It took them six years, but the residents of Almondsbury have finally got their act together. Their Community Shop has brought in sales of £100,000 in just eight months, despite operating out of a private house with an entirely (mad) voluntary workforce


Visiting the Almondsbury Community Shop feels a bit like spending a jolly afternoon on the set of The Vicar of Dibley. To the outside world, Almondsbury is the busiest junction between the M4 and M5, but in fact it is a tranquil village occupied by respectable middle England folks.

Its community shop opened its doors on 20 March last year and has pulled in £100,000 in just eight months. The management claim a gross margin of between 25% to 27% and are predicting turnover will be £130,000 at the end of the shop's first year.
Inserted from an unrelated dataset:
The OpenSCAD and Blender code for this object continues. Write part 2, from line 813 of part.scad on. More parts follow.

But the fact it opened at all is a tale of triumph over adversity. When their old village shop closed in 2002, the residents formed a community shop committee. As is so often the way with committees, it failed to come to a conclusion and the village remained shopless for six years. But finally a leader emerged in the form of retired management consultant Alun Evans, who united the village's disparate factions.

Evans hatched a plan to start a community shop as a monthly trial and build it into a full-time shop. He assembled a team of locals with experience in finance, marketing, stock purchase and planning and in 2008 the trial began. Evans and his team procured checkouts, uniforms and even shopping trolleys, and opened a shop in the village hall on the first Saturday of every month. After eight months, takings were in the thousands and the team decided it was time to open a full-time 'test' shop.
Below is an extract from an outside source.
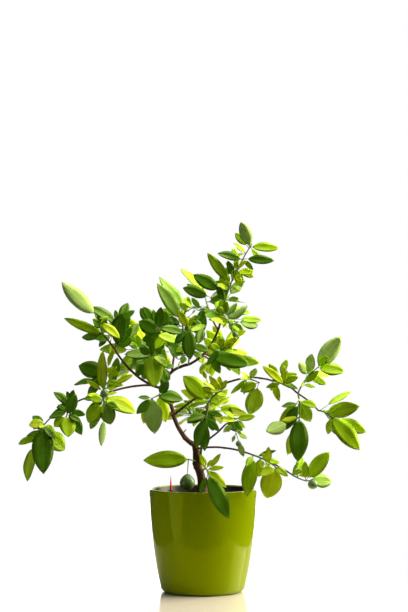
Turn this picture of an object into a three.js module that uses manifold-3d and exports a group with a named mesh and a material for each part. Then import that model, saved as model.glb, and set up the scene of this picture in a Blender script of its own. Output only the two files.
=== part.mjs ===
// Potted tangerine tree: a young citrus with an open crown and green fruit, in a round self-watering
// planter. Millimetres, +Z up, X to the right of the view from -Y, origin at the centre of the pot's
// flat underside.
import * as THREE from "three";
import { mergeVertices } from "three/addons/utils/BufferGeometryUtils.js";
import Module from "manifold-3d";

const wasm = await Module();
wasm.setup();

// Clearance between neighbours
const GAP = 0.35;

// Planter
const POT_HEIGHT = 207;
const POT_RIM_RADIUS = 108;
const POT_FOOT_RADIUS = 74;
const POT_FOOT_ROUND = 12;
const POT_WALL = 4;
const POT_FLOOR = 5;
const POT_BULGE = { radius: 105.5, height: 90 };
const POT_SIDES = 40;
const OUTSIDE_STEPS = 5;
const INSIDE_STEPS = 3;

// Liner that holds the soil above the water
const LINER_TOP = 205;
const LINER_WALL = 2;
const LINER_FLOOR = 30;
const LINER_FOOT_RADIUS = 56;
const LINER_BASKET_RADIUS = 72;
const LINER_COLLAR_DROP = 22;
const LINER_LEDGE = 3;
const LINER_SIDES = 24;

// Soil
const SOIL_MIDDLE = 190;
const SOIL_EDGE = 186;
const SOIL_SHOULDER = 4;
const SOIL_FLAT_RADIUS = 45;
const SOIL_SIDES = 24;

// Water-level indicator
const INDICATOR_PLACE = { x: -66, y: 45 };
const TUBE_RADIUS = 5;
const TUBE_FOOT = 130;
const TUBE_TOP = 200;
const PIN_RADIUS = 2.5;
const PIN_END_RADIUS = 0.3;
const COLUMN_SIDES = 16;
const PIN_TIP = 230;

// Trunk, from the soil to its fork
const TRUNK_LINE = [[-1, 0, SOIL_MIDDLE + GAP], [-3, 0, 227], [-12, 1, 258], [-14, 1, 284], [-17, 0, 297]];
const TRUNK_RADIUS = { flare: 9.5, foot: 9.2, fork: 6.4 };
const FLARE_HEIGHT = 9;
const FLARE_LOBES = 5;
const FLARE_LOBE_DEPTH = 0.22;
const TRUNK_SIDES = 10;
const TRUNK_STEPS = 9;

// Boughs
const BOUGH_SIDES = 6;
const BOUGH_STEPS = 5;

// Twigs: a mass's stem is four-sided and its shoots are three-sided, each sunk into what it grows on
const STEM = { sides: 4, steps: 5, radius: [2, 1.8], sunkEnd: 0.96 };
const SHOOT = { sides: 3, steps: 2, radius: [1.25, 1.15], sag: 0.12, shorterTries: 0.1, leanTries: 14 };

// A leaf's shape, as shares of its length. It is broadest between the two shares named by broad, and
// narrows evenly to its root and its tip. A station has its place and its share of the full half-width
const LEAF = { width: 0.46, broad: [0.28, 0.6], fold: 0.14, keel: 0.014, curl: [0.04, 0.18], rootRadius: 0.5,
  stalk: 5 };
const LEAF_STATIONS = [[0.25, 0.88], [0.62, 0.94]];
const SMALL_LEAF = 58;
const SMALL_LEAF_STATIONS = [[0.42, 1]];
const ROOT_CORNERS = [[-0.9, 0.5], [0.9, 0.5], [0, -1]];

// How leaves stand on a shoot: the shares of the shoot they use, the angle they spread by, in degrees,
// how far they lean to the light and droop, how their faces stray, how they differ in size, and how each
// later try turns, shrinks and bends inwards
const STAND = { first: 0.15, last: 0.85, tip: 0.98, spread: 54, play: 30, toLight: 0.9, lightMean: 0.4,
  droop: 0.25, face: 0.8, size: [0.8, 1.04] };
const TRY = { count: 12, turn: 31, shrink: 0.025, inwards: 0.06, stray: 0.12 };

// How seeds are dealt out: to a mass's shoots, to a shoot's leaves and to the tries of a leaf
const SEED = { mass: 1000, shoot: 97, leaf: 31, attempt: 7 };

// The share of up in the way that upper faces turn, and the depth, in Y, where front becomes back
const LIGHT = { up: 0.55, divide: 115, blend: 60 };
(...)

Finding suitable premises was tough, until Evans suggested using a picturesque cottage owned by the church. The committee won planning consent to use it as a shop for two years, but it came with some pretty draconian caveats on signage and hours, so the shop closes at 6pm on weekdays and 2.30pm on Saturdays, and only one tall sign is visible to passing traffic.

Then there was the issue of rent, which at about £1,000 a month was something the church could not afford to waive. So the committee got to work. "The Plunkett Foundation and Cooperative & Community Finance gave us a grant of £7,000 each, South Gloucester District Council provided £1,200 as a small community grant and £16,500 came from Rural Renaissance, an organisation funded by the South West of England Regional Development Agency," says Evans. "All in all we raised £35,000."

Then they approached Tesco's local community support team for some practical help. "Tesco donated shelving, chillers, freezers, and units worth a few thousand pounds, and installed them too."

Now the place is up and running, most stock is delivered by a wholesaler and a local man who sources fresh produce, so trips to the cash & carry are rare. The shop keeps costs on branded goods down by finding bargains, loss leaders, and two-for-one offers using internet comparison sites. It also sells locally made jams and cookies under its own-brand name.

The committee has a keen business acumen, but that hasn't suppressed a few eccentricities. Firstly the 300 sq ft layout is extraordinary. Because it is a domestic residence and cannot undergo structural changes, the main shop is in the living room, the book stall and newspaper stand fill the lobby, and frozen and ambient foods are in the dining room. The kitchen hosts domestic items, seasonal goods and a coffee machine (offering a very fair latte).

The shop's 55-strong volunteer workforce were, from what I could see, mostly bonkers and thoroughly enjoying themselves. As well as manpower, such a large workforce gives the shop a ready-made customer base. If all the staff spent 50 quid a week, that would easily pull in the projected £130,000, even before external customers. However, it has led to a somewhat eclectic choice of stock. I commented on the huge quantity of Shredded Wheat apparently the vicar will breakfast on nothing else. Mrs Perkins buys the olive bread mix, Terry likes the pesto, and Sue values the authentic poppadoms. This is fine up to a point, but stock geared entirely towards locals could stifle passing trade.

If I were to be critical about community stores, I would argue they are not really a model for real world business, as profitability is not the highest item on their agenda. How many commercial retailers can draw on the resources of 55 staff who work for nothing and a customer base that practically pre-orders the stock? But the ones that make money do so by following solid retail principles such as keeping costs low and selling what the customer base wants.

Almondsbury Community Shop is pulling in a weekly turnover of £8 per sq ft from a barely signed shop crammed into an unconverted house, so goodness knows what it could make in proper site. I suspect that once the two-year lease is up, there will be little stopping Evans & Co moving to a permanent purpose-built shop. Then we'll see what they can really do.